As mentioned in the last summary, Mark Hammond wondered if anyone would care to have access to compiled snapshots of CVS for Windows. He got enough of a response to give access at http://starship.python.net/crew/mhammond . This is not like the standard Windows installer, though; "This version installs no shortcuts, does not compile .pyc files etc - you are pretty much on your own. Pythonwinstart_pythonwin.pyw is installed to start Pythonwin, but you must do so manually". Mark would like to know if you end up using this.

Set-next-statement in Python debuggers

Richie Hindle wants to write a pure Python debugger; the problem is that it would be difficult without certain C-level stuff exposed to Python. Specifically, he wants frame.f_lasti (to be found in frameobject.c ) to be writable by Python so he "could implement Set-Next-Statement".

Michael Hudson is the first email I have of someone chiming against this. He thought it would be better to make it a descriptor so as that "you can do some sanity checking on the values". Guido then chimed in saying that if it was writable that would open up a hole for crashing a program. Guido eventually said making it read-only would be fine.

This led to Armin Rigo pointing out that you can crash the interpreter already with the new module "or by writing crappy .pyc files". Guido acknowledged this, but said he didn't want to add anymore if it could be helped. He pointed out that he wants to stick with the idea that a segfault is Python's fault unless proven otherwise.

Multibyte repr()

A patch was applied that allowed repr() to return characters with the high bit set; repr() used the "multibyte C library for printing string if available". This had caused a bug and made Guido wonder if this was a good thing to do. For an example:

>>> u = u'\u1f40'  # Python 2.2
>>> s = u.encode('utf8')
>>> s
'\xe1\xbd\x80'
>>>

>>> u = u'\u1f40'
>>> s = u.encode('utf8')
>>> s
'1Ú2\x80'  # Notice the extended character
>>>

"The latter output is not helpful, because the encoding of s is not the locale's encoding".

Martin v. Loewis said that he thought author of the patch's intention was "to get 'proper' output in interactive mode for strings". Part of the issue with all of this is the GNU readline calls setlocale() automatically. A patch came about to reset it in the extension module back to its original state.

The issue of whether pickling would break because of this. Guido tried it and had no issue. Atsuo Ishimoto (who brought up the possible problem) said it broke when using the ShiftJIS locale.

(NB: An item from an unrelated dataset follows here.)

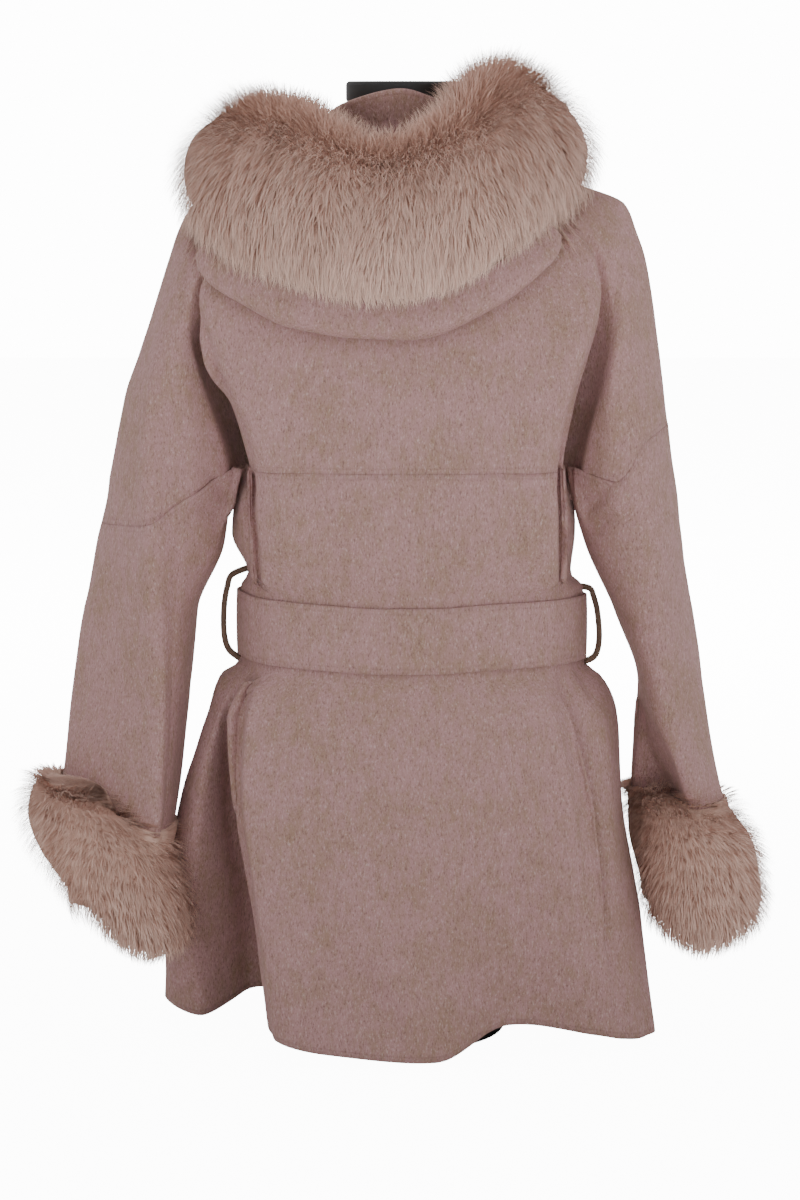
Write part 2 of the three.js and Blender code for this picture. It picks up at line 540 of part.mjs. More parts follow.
// Manifold solids, to clear the fur of the wool that it is sewn to
const wasm = await Module();
wasm.setup();
const toSolid = (geometry) => {
  const bare = geometry.clone();
  bare.deleteAttribute('normal');
  const merged = mergeVertices(bare, 1e-4);
  return new wasm.Manifold(new wasm.Mesh({
    numProp: 3,
    vertProperties: new Float32Array(merged.attributes.position.array),
    triVerts: new Uint32Array(merged.index.array),
  }));
};
const toGeometry = (solid) => {
  const mesh = solid.getMesh();
  return fromArrays(Array.from(mesh.vertProperties), Array.from(mesh.triVerts));
};

// Rings of a surface moved out, as one solid
const filled = (on, lines, sides, heights, rise, turn = 1) => {
  const rings = heights.map((z) => Array.from({ length: sides }, (_, i) => {
    const u = (turn > 0 ? i : sides - i) * (lines / sides);
    return on.at(u, z).addScaledVector(on.out(u, z).setZ(0).normalize(), rise * turn);
  }));
  return toSolid(stack(rings));
};

// Hood: a wall that lies on the yoke from the neck edge down, turns under at its lower
// edge and comes up outside, where the fur is sewn on
const hoodLine = (s) => through(HOOD_EDGE.map((e) => e.line), s, false);
const hoodEdge = (s) => through(HOOD_EDGE.map((e) => e.z), s, false);
const LAID = LAID_GAP + 0.7 + WALL;
const HOOD_TOP = 868;           // the hood's upper edge, hidden under the fur
function hoodGrids(grow) {
  const last = HOOD_EDGE.length - 1;
  const margin = grow / 25;
  const outer = [];
  const inner = [];
  for (const s of steps(0, last, 18)) {
    const beyond = (s === 0 ? -margin : 0) + (s === last ? margin : 0);
    const line = hoodLine(s) + beyond;
    const edge = hoodEdge(s);
    const low = 1 - 0.55 * Math.abs((2 * s) / last - 1) ** 3;
    const atNeck = mix(2.6, 9.2, s / last) + beyond;
    const laid = [0, 0.25, 0.5, 0.75].map((t) => {
      const z = mix(HOOD_TOP + grow, edge + HOOD_TURN[0].rise * low, t);
      return { u: mix(atNeck, line, t), z, out: LAID };
    });
    const turned = HOOD_TURN.map((h, i) =>
      ({ u: line, z: edge + h.rise * low + (i === HOOD_TURN.length - 1 ? grow : 0), out: h.out }));
    const path = [...laid, ...turned].map(({ u, z, out }) =>
      yoke.at(u, z).addScaledVector(yoke.out(u, Math.min(z, 850)), out).setZ(z));
    const across = yoke.at(line + 0.1, edge).sub(yoke.at(line - 0.1, edge));
    const side = path.map((_, j) => {
      const along = path[Math.min(j + 1, path.length - 1)].clone().sub(path[Math.max(j - 1, 0)]);
      return along.cross(across).normalize();
    });
    outer.push(path.map((p, j) => p.clone().addScaledVector(side[j], grow)));
    inner.push(path.map((p, j) => p.clone().addScaledVector(side[j], -WALL - grow)));
  }
  return slab(inner, outer, false);
}

// Stand of the neck: the wool that rises behind the neck inside the fur
function neckStand(grow) {
  const outer = [];
  const inner = [];
  const last = NECK_STAND.length - 1;
  for (const s of steps(0, last, 16)) {
    const foot = yoke.at(mix(0.6, 11.4, s / last), 886);
    const out = foot.clone().setZ(0).normalize();
    const top = through(NECK_STAND.map((r) => r.top), s, false) + grow;
    const flare = through(NECK_STAND.map((r) => r.flare), s, false);
    const column = steps(0, 1, 3).map((t) => foot.clone()
      .addScaledVector(out, flare * t * t).setZ(mix(NECKLINE + SEAM_GAP, top, t)));
    outer.push(column.map((p) => p.clone().addScaledVector(out, grow)));
    inner.push(column.map((p) => p.clone().addScaledVector(out, -WALL - grow)));
  }
  return slab(outer, inner, false);
}

// Fur collar: a lobed roll, cleared of the yoke, the hood and the neck
function furRoll(sides, stations) {
  const last = FUR_ROLL.length - 1;
  const read = (name, s) => through(FUR_ROLL.map((r) => r[name]), s, false);
  const rings = steps(0, last, stations).map((s) => {
    const middle = new THREE.Vector3(read('x', s), read('y', s), read('z', s));
    const low = Math.max(0, s - 0.1);
    const high = Math.min(last, s + 0.1);
    const along = new THREE.Vector3(read('x', high) - read('x', low), read('y', high) - read('y', low), 0);
    const out = new THREE.Vector3(along.y, -along.x, 0).normalize();
    return Array.from({ length: sides }, (_, i) => {
      const a = (-i / sides) * 2 * Math.PI;
      return middle.clone().addScaledVector(out, read('deep', s) * Math.cos(a))
        .setZ(middle.z + read('high', s) * Math.sin(a));
    });
  });
  return toSolid(stack(rings));
}

const largest = (solid) => solid.decompose().sort((a, b) => b.volume() - a.volume())[0];
const YOKE_SIDES = 60;
const yokeFilled = (rise) => filled(yoke, YOKE_LINES, YOKE_SIDES, YOKE_LEVELS.slice(3), rise);
function hoodAndFur() {
  const hood = toSolid(hoodGrids(0)).subtract(yokeFilled(LAID_GAP));
  add('hood', toGeometry(largest(hood)), WOOL);
  add('neck_stand', neckStand(0), WOOL);
  const column = stack([872, 990].map((z) => Array.from({ length: 30 }, (_, i) => {
    const foot = yoke.at(i * (YOKE_LINES / 30), 886);
    return foot.addScaledVector(foot.clone().setZ(0).normalize(), 3 + FUR_GAP).setZ(z);
  })));
  const roll = furRoll(18, 30).subtract(yokeFilled(FUR_GAP))
    .subtract(toSolid(hoodGrids(FUR_GAP))).subtract(toSolid(column))
    .subtract(toSolid(neckStand(FUR_GAP)));
  add('fur_collar', toGeometry(largest(roll)), FUR);
}

// Fur cuffs: thick rings round the sleeve ends, open below
function cuff(name, table, on, turn) {
  const rings = table.levels.toReversed().map((level) => Array.from({ length: 22 }, (_, i) => {
    const a = (i / 22) * 2 * Math.PI;
    const x = mix(level.left, level.right, (1 + Math.cos(a)) / 2);
    const y = mix(level.back, level.front, (1 + Math.sin(a)) / 2);
    return new THREE.Vector3(x, y, level.z + table.slope * (x - table.middle));
  }));
  const hole = filled(on, SLEEVE_LINES, 21, [60, ...SLEEVE_LEVELS.slice(0, 7)], FUR_GAP, turn);
  const skirt = filled(body, BODY_LINES, 64, BODY_LEVELS.slice(0, 9), SKIRT_GAP);
  add(name, toGeometry(largest(toSolid(stack(rings)).subtract(hole).subtract(skirt))), FUR);
}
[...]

But the worry of having repr() be locale-specific still lingered. Martin said he was "convinced that having repr locale-specific is unacceptable". He said, though, that having the tp_print slot use a locale-aware print function was fine and to have it differ from tp_repr was fine. But this was shot down by Guido; "tp_print only gets invoked when sys.stdout is a real file; otherwise str() or repr() get invoked". Apparently tp_print is a performance optimization and thus should be fully transparent and not be different in any way to the user.

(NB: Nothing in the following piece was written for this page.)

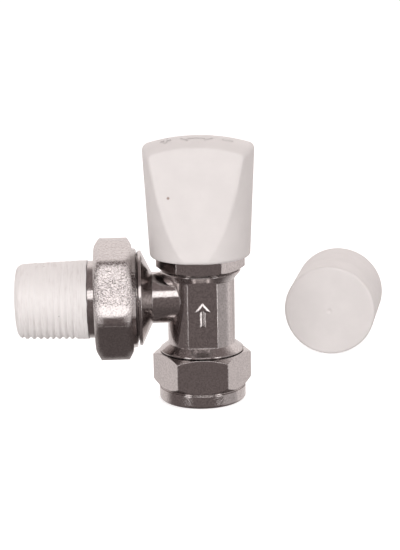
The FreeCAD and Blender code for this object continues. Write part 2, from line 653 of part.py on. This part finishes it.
def jumper():
    """The disc holder that the spindle lifts off the seat, with its stud below and button above."""
    stud_foot = WASHER_FOOT - STUD_NUT_H - 0.3
    cup_foot = WASHER_TOP - CUP_DEPTH
    return turned([
        (0, stud_foot), (STUD_R, stud_foot), (STUD_R, WASHER_TOP), (WASHER_R + SEATED, WASHER_TOP),
        (WASHER_R + SEATED, cup_foot), (CUP_R, cup_foot), (CUP_R, CUP_TOP), (BUTTON_NECK_R, CUP_TOP),
        (BUTTON_NECK_R, BUTTON_FOOT), (BUTTON_R, BUTTON_FOOT), (BUTTON_R, BUTTON_FOOT + BUTTON_H),
        (0, BUTTON_FOOT + BUTTON_H),
    ])


def seat_washer():
    return tube(WASHER_R, WASHER_HOLE_R, WASHER_FOOT, WASHER_TOP)


def stud_nut():
    low = WASHER_FOOT - STUD_NUT_H
    return hexagon(STUD_NUT_AF, low, WASHER_FOOT).cut(rod(STUD_R + SEATED, low - 1, WASHER_FOOT + 1))


# ---------------------------------------------------------------- head
def head_radius(height):
    return HEAD_RIM_R + HEAD_FLARE * (height - HEAD_RIM) / HEAD_HEIGHT


def above_vault(crown):
    """The space above a crown that curves gently along x and tightly from front to back."""
    middle = V(0, 0, crown - HEAD_DOME_R)
    ring = Part.makeTorus(HEAD_DOME_R - HEAD_VAULT_R, HEAD_VAULT_R, middle, V(0, 1, 0))
    side = 2 * HEAD_RIM_R
    high = crown + HEAD_VAULT_R
    return box_between((-side, -HEAD_VAULT_R, crown - HEAD_VAULT_R), (side, HEAD_VAULT_R, high)).cut(ring)


def flat_slab(inset, low, high):
    """The space between the two leaning flats, moved inwards by an inset."""
    def half_thickness(height):
        return HEAD_RIM_R - FLAT_RIM_CUT - FLAT_SLOPE * (height - HEAD_RIM) - inset

    side = 2 * HEAD_RIM_R
    corners = [
        V(-side, -half_thickness(low), low), V(-side, half_thickness(low), low),
        V(-side, half_thickness(high), high), V(-side, -half_thickness(high), high),
    ]
    return Part.Face(Part.makePolygon(corners + corners[:1])).extrude(V(2 * side, 0, 0))


def rounded_edges(shape, radius, wanted):
    return shape.makeFillet(radius, [e for e in shape.Edges if wanted(e)])


def head_outside():
    high = HEAD_CROWN + 5
    solid = Part.makeCone(head_radius(HEAD_RIM), head_radius(high), high - HEAD_RIM, V(0, 0, HEAD_RIM))
    solid = rounded_edges(solid, HEAD_RIM_ROUND, lambda e: e.BoundBox.ZMax < HEAD_RIM + 0.01)
    solid = solid.common(flat_slab(0, HEAD_RIM - 1, high)).cut(above_vault(HEAD_CROWN))
    middle = HEAD_RIM + HEAD_HEIGHT / 2
    solid = rounded_edges(
        solid, HEAD_TOP_ROUND, lambda e: e.BoundBox.ZMin > middle and e.BoundBox.XLength < HEAD_RIM_R / 2
    )
    flats = [
        f for f in solid.Faces if isinstance(f.Surface, Part.Plane) and f.BoundBox.ZLength > HEAD_HEIGHT / 2
    ]
    edges = [e for f in flats for e in f.Edges]
    return solid.makeFillet(FLAT_ROUND, edges)


def head_hollow():
    high = HEAD_CROWN - HEAD_TOP_WALL
    narrow = HEAD_RIM_R - HEAD_BORE_R
    cone = Part.makeCone(
        head_radius(HEAD_RIM) - narrow, head_radius(high) - HEAD_WALL, high - HEAD_RIM, V(0, 0, HEAD_RIM)
    )
    upper = cone.common(flat_slab(HEAD_WALL, HEAD_RIM - 1, high + 1)).cut(above_vault(high))
    rim_bore = rod(HEAD_BORE_R, HEAD_RIM - 1, HEAD_RIM + FLAT_INNER_START)
    return upper.fuse(rim_bore)


def mark_prism(outline):
    """A prism from (x, y) corners, set forward on the crown and tall enough to cross its skin."""
    points = [V(x, y - MARK_FORWARD, HEAD_CROWN - 3) for x, y in outline]
    return Part.Face(Part.makePolygon(points + points[:1])).extrude(V(0, 0, 4))


def bar_mark(cx, cy, length, width):
    return mark_prism([
        (cx - length / 2, cy - width / 2), (cx + length / 2, cy - width / 2),
        (cx + length / 2, cy + width / 2), (cx - length / 2, cy + width / 2),
    ])


def head_marks():
    """Raised double arrow between a plus and a minus on the crown."""
    half = MARK_LENGTH / 2
    barb = MARK_SIGN / 2
    tip_root = half - barb * 1.4
    arrow = bar_mark(0, 0, MARK_LENGTH - 2 * barb, MARK_STROKE)
    for side in (-1, 1):
        arrow = arrow.fuse(mark_prism([(side * half, 0), (side * tip_root, barb), (side * tip_root, -barb)]))
    minus = bar_mark(MARK_SIGN_OFFSET, 0, MARK_SIGN, MARK_STROKE)
    plus = bar_mark(-MARK_SIGN_OFFSET, 0, MARK_SIGN, MARK_STROKE).fuse(
        bar_mark(-MARK_SIGN_OFFSET, 0, MARK_STROKE, MARK_SIGN)
    )
    skin = above_vault(HEAD_CROWN - MARK_ROOT).cut(above_vault(HEAD_CROWN + MARK_RELIEF))
    return [mark.common(skin) for mark in (arrow, minus, plus)]


def wheelhead():
    shell = head_outside().cut(head_hollow())
    tube_top = HEAD_CROWN - HEAD_TOP_WALL + 0.5
    boss_tube = rod(INSERT_R + BOSS_TUBE_WALL, HEAD_RIM + BOSS_TUBE_START, tube_top)
    boss_tube = boss_tube.common(flat_slab(HEAD_WALL / 2, HEAD_RIM, HEAD_CROWN))
    shell = shell.fuse(boss_tube).cut(rod(INSERT_R + SEATED, HEAD_RIM, INSERT_TOP + SEATED))
    for mark in head_marks():
        shell = shell.fuse(mark)
    return turned_about_z(shell, HEAD_TURN)


def head_insert():
    """Slotted bush in the head that takes the spindle's square."""
    groove_low = INSERT_FOOT + GRIP_HEIGHT - GRIP_WIRE_R
    groove_high = INSERT_FOOT + GRIP_HEIGHT + GRIP_WIRE_R
    outside = turned([
        (0, INSERT_FOOT), (INSERT_R, INSERT_FOOT), (INSERT_R, groove_low), (INSERT_R - GRIP_WIRE_R, groove_low),
        (INSERT_R - GRIP_WIRE_R, groove_high), (INSERT_R, groove_high), (INSERT_R, INSERT_TOP), (0, INSERT_TOP),
    ])
    square = square_bar(INSERT_BORE, STEM_BORE_R, INSERT_FOOT - 1, SPINDLE_TOP + 0.2, 0)
    entry = rod(STEM_BORE_R, INSERT_FOOT - 1, SQUARE_FOOT + 0.3)
    slots = [
        box_between((-INSERT_R, -INSERT_SLOT / 2, INSERT_FOOT - 1), (INSERT_R, INSERT_SLOT / 2, INSERT_FOOT + 2.4)),
        box_between((-INSERT_SLOT / 2, -INSERT_R, INSERT_FOOT - 1), (INSERT_SLOT / 2, INSERT_R, INSERT_FOOT + 2.4)),
    ]
    bush = outside.cut(square).cut(entry)
    for slot in slots:
        bush = bush.cut(slot)
    return turned_about_z(bush, HEAD_TURN)


def head_grip_ring():
    """Open spring ring that squeezes the bush's fingers onto the spindle."""
    ring = ring_of_wire(INSERT_R, GRIP_WIRE_R - SEATED, INSERT_FOOT + GRIP_HEIGHT)
    gap = box_between((0, -0.8, INSERT_FOOT), (2 * INSERT_R, 0.8, INSERT_TOP))
    return turned_about_z(ring.cut(gap), HEAD_TURN + 45)


# ---------------------------------------------------------------- loose cap
def lockshield_cap():
    """Plain cap drawn with its closed end at 0, then laid on its side on the ground."""
    outside = Part.makeCone(CAP_END_R, CAP_OPEN_R, CAP_LENGTH)
    outside = rounded_edges(outside, CAP_ROUND, lambda e: e.BoundBox.ZMax < 0.01)
    hollow = Part.makeCone(
        CAP_END_R - CAP_WALL, CAP_OPEN_R - CAP_WALL, CAP_LENGTH - CAP_END_WALL + 0.01, V(0, 0, CAP_END_WALL)
    )
    cap = outside.cut(hollow).cut(turned([(0, -1), (CAP_GATE_R, -1), (CAP_GATE_R, 0), (0, CAP_GATE_DEPTH)]))
    rib_high = CAP_LENGTH - CAP_RIB_SET_BACK
    rib_low = rib_high - CAP_RIB_LENGTH
    rib_band = tube(CAP_END_R - CAP_WALL / 2, SPIGOT_R + CAP_GRIP, rib_low, rib_high)
    for k in range(CAP_RIBS):
        sector = box_between((0, -CAP_RIB_WIDTH / 2, rib_low - 1), (CAP_OPEN_R, CAP_RIB_WIDTH / 2, rib_high + 1))
        cap = cap.fuse(rib_band.common(turned_about_z(sector, 360.0 * (k + 0.5) / CAP_RIBS)))
    lean = math.degrees(math.atan(CAP_FLARE / CAP_LENGTH))
    cap.translate(V(0, 0, -CAP_LENGTH / 2))
    cap.rotate(V(0, 0, 0), V(1, 0, 0), -90)
    cap.rotate(V(0, 0, 0), V(1, 0, 0), lean)
    cap.rotate(V(0, 0, 0), V(0, 0, 1), -CAP_YAW)
    middle_r = (CAP_END_R + CAP_OPEN_R) / 2
    cap.translate(V(CAP_X, CAP_Y, middle_r / math.cos(math.radians(lean))))
    return cap


# ---------------------------------------------------------------- write the parts
NODES = {
    "valve_body": valve_body,
    "compression_nut": compression_nut,
    "compression_olive": compression_olive,
    "union_nut": union_nut,
    "union_tailpiece": tailpiece,
    "union_o_ring": union_o_ring,
    "thread_seal": thread_seal,
    "headwork": headwork,
    "headwork_o_ring": headwork_o_ring,
    "gland_washer": gland_washer,
    "gland_packing": gland_packing,
    "gland_nut": gland_nut,
    "spindle": spindle,
    "jumper": jumper,
    "seat_washer": seat_washer,
    "jumper_stud_nut": stud_nut,
    "wheelhead": wheelhead,
    "head_insert": head_insert,
    "head_grip_ring": head_grip_ring,
    "lockshield_cap": lockshield_cap,
}


def main():
    os.makedirs("parts", exist_ok=True)
    for name, build in NODES.items():
        shape = build()
        solids = shape.Solids
        print(f"{name}: {len(solids)} solid, valid {shape.isValid()}, {sum(s.Volume for s in solids):.1f} mm3")
        (solids[0] if len(solids) == 1 else Part.makeCompound(solids)).exportStep(f"parts/{name}.step")


main()
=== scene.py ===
from math import cos, pi, radians, sin, sqrt

import bpy
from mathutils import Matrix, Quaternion, Vector, noise


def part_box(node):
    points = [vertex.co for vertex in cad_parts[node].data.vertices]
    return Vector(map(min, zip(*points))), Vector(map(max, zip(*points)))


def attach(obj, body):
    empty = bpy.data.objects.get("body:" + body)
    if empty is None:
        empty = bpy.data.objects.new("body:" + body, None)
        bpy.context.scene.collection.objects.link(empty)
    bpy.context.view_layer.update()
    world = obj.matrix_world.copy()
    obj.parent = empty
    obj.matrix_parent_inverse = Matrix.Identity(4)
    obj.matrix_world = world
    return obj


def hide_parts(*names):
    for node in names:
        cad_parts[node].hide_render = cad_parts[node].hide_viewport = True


MM = 0.001

# Camera
CAMERA_TARGET = Vector((-0.15, 0.0, 36.15)) * MM
CAMERA_DISTANCE = 334 * MM
CAMERA_AZIMUTH = radians(2.54)
CAMERA_ELEVATION = radians(12.65)
CAMERA_ROLL = radians(-1.15)
CAMERA_LENS = 105.14
SENSOR_WIDTH = 36.0
CLIP_NEAR = 0.01
CLIP_FAR = 20

# Studio: its dark side is in front of the object and its pale side behind
STUDIO_DARK = (0.22, 0.186, 0.183)
STUDIO_PALE = (0.97, 0.915, 0.90)
STUDIO_STEEPNESS = -0.42  # how far straight up and straight down count as the dark side
FILL = True               # a soft box that lights but isn't mirrored
MIRRORED = False          # a soft box that is mirrored but doesn't light

# Floor, in metres
FLOOR_FLAT_RINGS = (0.001, 0.1, 0.2, 0.4)
FLOOR_RADIUS = 1.2
FLOOR_CURL = 1.5
FLOOR_CURL_STEPS = 16
FLOOR_SIDES = 96
FLOOR_DROP = 0.00005
FLOOR_COLOUR = (0.8, 0.79, 0.785)
FLOOR_GLOW = 0.7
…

Guido said that the multibyte-string patch should be backed out. With the pickle issue and different semantics for sys.stdout because of tp_print, Guido said the patch had to be backed out.

As Tamito Kajiyama said, "one of the virtues of Python is that Python has no language feature that is (automagically) affected by locale settings".

tp_dictoffset calculation in 2.2.2

Guido asked David Abrahams and Kevin Jacobs if a change in how tp_dictoffset (found in typeobject.c ) was calculated would affect them. To give some background, tp_dictoffset "tells us where the instance dict pointer is in the instance object layout". This was a three step process (all Guido's words):

  1. (Line 1113) For dynamically created types (i.e. created by class statements), if the new type has no __slots__, the dominant base class has a zero tp_dictoffset, and the dominant base doesn't have a custom tp_getattro, a __dict__ will be added to the instance layout, and its tp_dictoffset is calculated by taking the end of the base class instance struct (or in a more complicated way if tp_itemsize is nonzero).
  2. (Line 1941) If the dominant base has a nonzero tp_dictoffset, copy the tp_dictoffset from the dominant base.
  3. (Line 2090) The tp_dictoffset of the first non-dominant base class that has a nonzero tp_dictoffset is copied.

That last rule had caused Guido and Jeremey Hylton some problems with some code they were bugfixing. Guido wanted to just get rid of that rule since he though "it is always wrong". Both David and Kevin said that nothing broke for them, so that is now all straightened out.

Memory size overflows

Armin Rigo pointed out some potential overflow errors "with objects of very large sizes". The issue was when the amount of memory needed to allocate was calculated there was the chance that it would overflow. Armin suggested adding macros to deal with various issues.

Arrive Tim Peters, creator of pymalloc. He admitted that he "always ignore[s] these [errors] until one pops up in real life" since "Checking slows the code, and that causes [Tim] pain <0.5 wink>". He pointed out another possible overflow calculation problem. But it was a basically a hopeless battle since malloc() has its own cross-platform issues.

But Tim did say that if it was decided to go down the macro route, then he wanted something like what Zope does: DO_SOMETHING_OR(RESULT_LVALUE, INPUT1, ..., ON_ERROR_BLOCK);. The result goes into RESULT_LVALUE unless there is a problem, in which case ON_ERROR_BLOCK is run.

Christian Tismer chimed in and said that he thought we should just move completely over to 64 bit math. Ruby had done it successfully so it wasn't like we were taking a blind leap. It would also save us the hassle from doing it down the road when 64 bit processors become the norm instead of the exception.